* **Task objective**
State how many lines of the data contain the word "with", and write nothing besides the number.

* **Exercise data**
---+---

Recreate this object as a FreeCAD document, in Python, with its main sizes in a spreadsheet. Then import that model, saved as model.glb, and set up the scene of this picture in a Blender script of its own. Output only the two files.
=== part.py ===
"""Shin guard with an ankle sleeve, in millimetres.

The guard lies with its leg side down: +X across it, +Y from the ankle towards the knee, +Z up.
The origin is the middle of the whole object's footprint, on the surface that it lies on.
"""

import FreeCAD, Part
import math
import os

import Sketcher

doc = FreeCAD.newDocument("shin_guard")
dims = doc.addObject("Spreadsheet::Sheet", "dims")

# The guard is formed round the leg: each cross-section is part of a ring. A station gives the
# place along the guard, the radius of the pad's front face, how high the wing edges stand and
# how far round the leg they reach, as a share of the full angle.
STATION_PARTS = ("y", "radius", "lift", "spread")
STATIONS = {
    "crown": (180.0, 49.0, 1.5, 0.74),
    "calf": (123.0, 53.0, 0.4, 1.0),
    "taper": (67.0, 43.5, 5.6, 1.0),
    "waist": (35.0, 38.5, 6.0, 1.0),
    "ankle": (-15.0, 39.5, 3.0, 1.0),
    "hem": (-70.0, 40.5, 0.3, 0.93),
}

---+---

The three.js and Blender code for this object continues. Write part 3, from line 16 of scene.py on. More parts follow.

---+---

* **Reply to the exercise**
3